To find someone who has the ability to think in multiple disciplines, you should ideally look for someone who has worked in at least two industries in their career prior to becoming a consultant. It’s okay if they worked for 30 years in one and 3 years in another. It just needs to be some significant experience in something besides what would be described as their primary career. Someone who can be effective in two very different industries is likely someone who has the ability to wrap their mind around something completely different than what they are used to seeing.
3.) Ability To Understand Your Business (aka The Ability To Listen).

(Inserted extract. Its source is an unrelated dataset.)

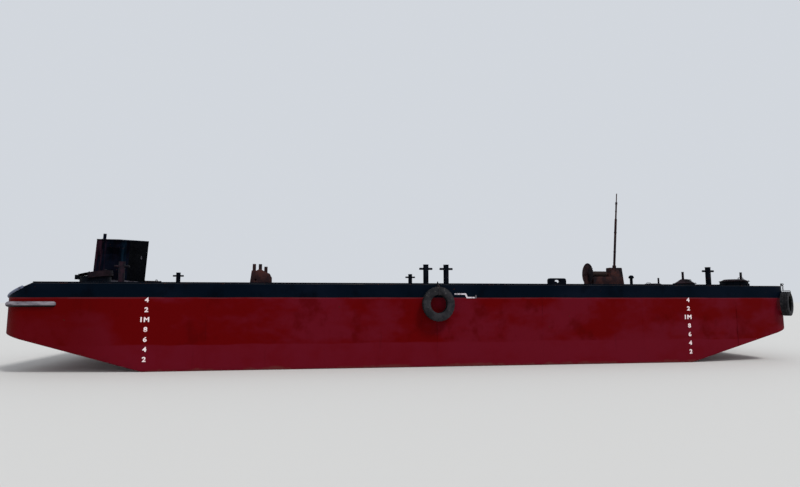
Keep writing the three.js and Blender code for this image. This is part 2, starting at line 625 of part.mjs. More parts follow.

Many consultants (especially business consultants) tend to run in and begin making recommendations before truly understanding what the problem is. As a commercial banker, I was once asked by a client what I was trying to sell him. I responded that I didn’t know if I was trying sell him anything, because I didn’t yet understand his business. I pointed out to the client that until I understood his business, I really couldn’t say if I had anything that he needed. And so, I proceed to do the most important thing that a consultant can do, which is to listen. A good consultant will be able to listen to you as you describe your business and what you are trying to do, and they will be able to ask intelligent questions in response to what you say. Every business is a different animal, and every business has different needs at specific points in time. A consultant who comes walking into your first meeting with a folder full of recommendations based on what he/she thinks you need isn’t somebody who you want to hire. They haven’t bothered to listen to you, which means that they can’t possibly understand your business.
4.) Someone Who Is Comfortable Not Knowing (But Knows Where To Find Out).
When a consultant is hired, there is a natural expectation that they will know everything. After all, why would you hire a consultant who doesn’t know something? This expectation will sometimes lead them to pretend to know something that they really don’t. If they continue to fake it, their recommendations can come out sub-optimal for whatever it is that you are trying to do. A consultant who is willing to admit when interviewed that they don’t know something is one that you should look closer at, because this is someone who is likely to be honest with you. If the interviewee indicates that they know someone else with more experience in whatever the question is, you may have found your lead consultant. As important as knowing what you don’t know is knowing where to find the answer. Of course, if you are looking for a highly specialized individual in something, then perhaps the fellow who doesn’t know the answer isn’t who you are looking for. But for projects that are broader in scope, someone who knows that they don’t know it all is a positive, rather than negative characteristic.
Overall, there are multiple factors specific to what you are trying to do when looking for a consultant, and no article could possibly capture all of them. However, a true business consultant is likely going to need a broad range of knowledge and experience, relative to say a consultant that you are hiring to set up a computer system. Looking for someone with a diverse range of experiences and the confidence to not know it all are important factors when evaluating a prospective consultant.